I’ve seen this pattern surface in payment processing pipelines where a slow upstream ledger service caused every transaction processor to retry simultaneously, tripling ledger load during an already degraded window. The retry logic was textbook correct. The architectural assumption — that retries are safe under partial failure — was not.
The deeper issue is that retry behavior encodes an implicit contract between services: “I will send you more requests if you fail me.” That contract is never negotiated. The upstream service has no voice in it. It simply receives the amplified load and either survives or doesn’t.
Structural mitigation here is not about backoff arithmetic — it is about making retry decisions conditional on observable system state: circuit breaker status, queue depth signals, or explicit capacity headers from the downstream service. Retries that respect system signals behave fundamentally differently from retries that ignore them.

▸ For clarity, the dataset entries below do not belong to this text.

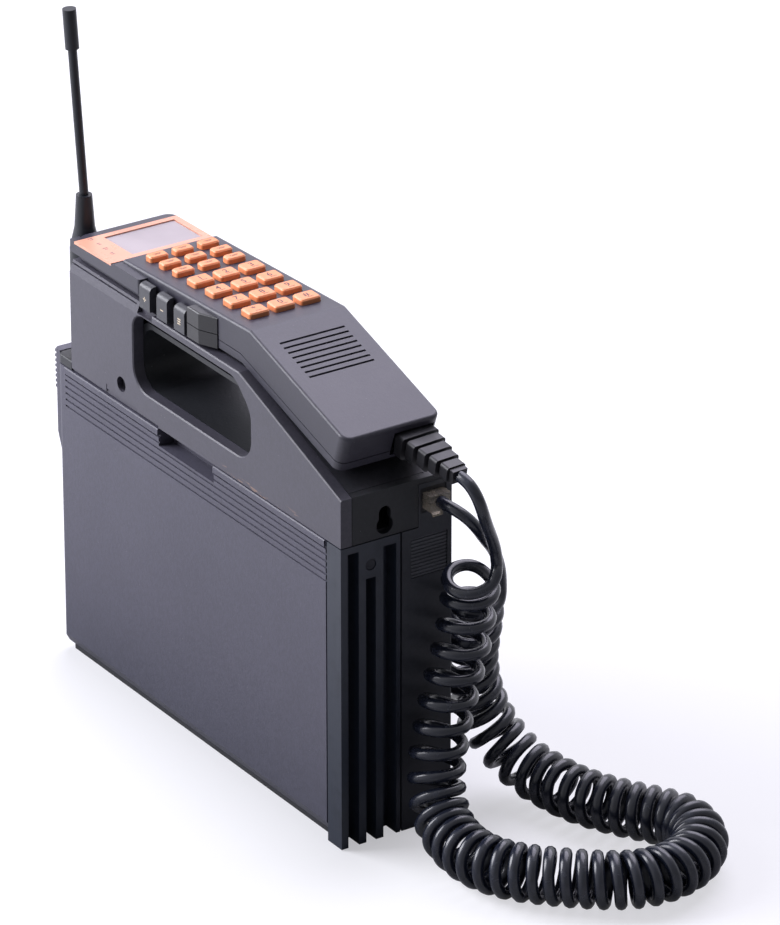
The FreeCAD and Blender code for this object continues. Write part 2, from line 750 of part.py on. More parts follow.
def make_transceiver():
    """Circuit board on the housing's posts, its two shield cans, and the ringer with its grille."""
    board_x = (along("board_start_x"), along(BOARD_END))
    board_z = ("board_edge_inset", f"{SEAM} - board_edge_inset")
    near = "board_y - board_thickness / 2"
    node("transceiver_board", box("board", board_x, (near, f"{near} + board_thickness"), board_z))
    span = f"({BOARD_END} - board_start_x)"
    cans = []
    for number, (low, high) in enumerate(CAN_SHARES):
        cans.append(box(f"can_{number}",
                        (f"{board_x[0]} + {low} * {span}", f"{board_x[0]} + {high} * {span}"),
                        (f"{near} - can_height", near),
                        (f"{board_z[0]} + can_margin", f"{board_z[1]} - can_margin")))
    node("shield_cans", group("shield_cans", *cans))

    middle_z = f"{GRILLE_FOOT} + grille_side / 2"
    face = "body_length - case_wall"
    speaker = cylinder("speaker", "X", (along(f"{face} - speaker_depth"), "grille_centre_y", middle_z),
                       "speaker_radius", "speaker_depth")
    node("ringer_speaker", speaker)

    plate = box("grille_plate",
                (along("body_length - grille_depth"), along("body_length - grille_depth + grille_plate")),
                ("grille_centre_y - grille_side / 2", "grille_centre_y + grille_side / 2"),
                (GRILLE_FOOT, f"{GRILLE_FOOT} + grille_side"))
    pitch = "(grille_side / grille_rib_count)"
    ribs = [
        box(f"grille_rib_{number}",
            (along("body_length - grille_depth"), along("body_length - grille_gap")),
            ("grille_centre_y - grille_side / 2", "grille_centre_y + grille_side / 2"),
            (f"{GRILLE_FOOT} + {number} * {pitch}", f"{GRILLE_FOOT} + ({number} + 0.5) * {pitch}"))
        for number in range(int(value("grille_rib_count")))
    ]
    node("speaker_grille", fuse("speaker_grille", plate, *ribs))


def make_socket_and_plug():
    """The modular socket in the tower and the clear plug that stands in it."""
    mouth = along("body_length - jack_inset")
    low_y = "jack_centre_y - jack_width / 2"
    high_y = "jack_centre_y + jack_width / 2"
    middle_z = f"{SEAM} + jack_rise"
    body = box("jack_body", (f"{mouth} - jack_depth", mouth), (low_y, high_y),
               (f"{middle_z} - jack_height / 2", f"{middle_z} + jack_height / 2"))
    throat = box("jack_throat",
                 (along("body_length + plug_out - plug_length - running_gap"), f"{mouth} + 1"),
                 ("jack_centre_y - plug_width / 2 - plug_gap", "jack_centre_y + plug_width / 2 + plug_gap"),
                 (f"{middle_z} - plug_height / 2 - plug_gap", f"{middle_z} + plug_height / 2 + plug_gap"))
    catch = box("jack_catch",
                (along("body_length + plug_out - plug_length + lever_root - jack_inset"), f"{mouth} + 1"),
                ("jack_centre_y - lever_width / 2 - plug_gap * 2",
                 "jack_centre_y + lever_width / 2 + plug_gap * 2"),
                (f"{middle_z} - jack_height / 2 + jack_inset", middle_z))
    node("modular_socket", cut("modular_socket", body, throat, catch))

    block = box("plug_block",
                (along("body_length + plug_out - plug_length"), along("body_length + plug_out")),
                ("jack_centre_y - plug_width / 2", "jack_centre_y + plug_width / 2"),
                (f"{middle_z} - plug_height / 2", f"{middle_z} + plug_height / 2"))
    hinge = "body_length + plug_out - plug_length + lever_root"
    thumb = along("body_length + plug_out - lever_thickness * 2")
    sole = f"{middle_z} - plug_height / 2"
    lever = prism("plug_lever", "XZ",
                  [(along(hinge), f"{sole} + plug_gap"),
                   (along(hinge), f"{sole} + plug_gap - lever_thickness"),
                   (along("body_length"), f"{sole} - lever_thickness * 1.5"),
                   (thumb, f"{sole} - lever_drop"),
                   (thumb, f"{sole} - lever_drop + lever_thickness"),
                   (along("body_length"), f"{sole} - lever_thickness / 2"),
                   (along(f"{hinge} + lever_thickness * 3"), f"{sole} + plug_gap")],
                  "jack_centre_y - lever_width / 2", "jack_centre_y + lever_width / 2")
    node("modular_plug", fuse("modular_plug", block, lever))


# ---------------------------------------------------------------------------------------------
# Console: side cover, body with the carrying-handle opening, and the tray that the handset lies in
# ---------------------------------------------------------------------------------------------
def tray_top(x):
    """Height of the tray's floor at a length beyond its bend."""
    return f"({TRAY} - (({x}) - slope_x) * (bar_rise - end_rise) / (body_length - slope_x))"


def console_profile(start):
    """Side view of the console from its start: foot, end, slope, grip bar and the raised rim."""
    return [
        (along(start), f"{SEAM} + seam_gap"), (along("body_length"), f"{SEAM} + seam_gap"),
        (along("body_length"), f"{SEAM} + end_rise"), (along("slope_x"), TRAY),
        (along("rim_end_x"), TRAY), (along("rim_end_x"), f"{SEAM} + rim_rise"),
        (along(start), f"{SEAM} + rim_rise"),
    ]


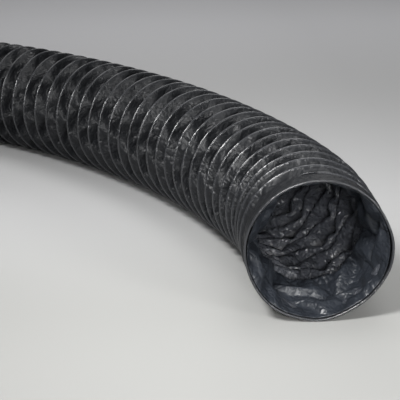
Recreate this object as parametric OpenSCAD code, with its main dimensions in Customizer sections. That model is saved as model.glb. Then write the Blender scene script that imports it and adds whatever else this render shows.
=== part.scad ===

Exactly-Once Delivery Is a Contract You Build, Not a Feature You Enable
Exactly-once delivery is probably the most misunderstood guarantee in distributed systems. Engineers reach for it as if it were a checkbox — something Kafka, RabbitMQ, or a cloud queue either provides or doesn’t. The uncomfortable reality is that exactly-once semantics do not exist at the infrastructure level in any meaningful end-to-end sense. What exists is a combination of at-least-once delivery plus idempotent consumers, assembled deliberately by the team building the system. When that assembly is missing or incomplete, you get duplicate side effects disguised as reliability.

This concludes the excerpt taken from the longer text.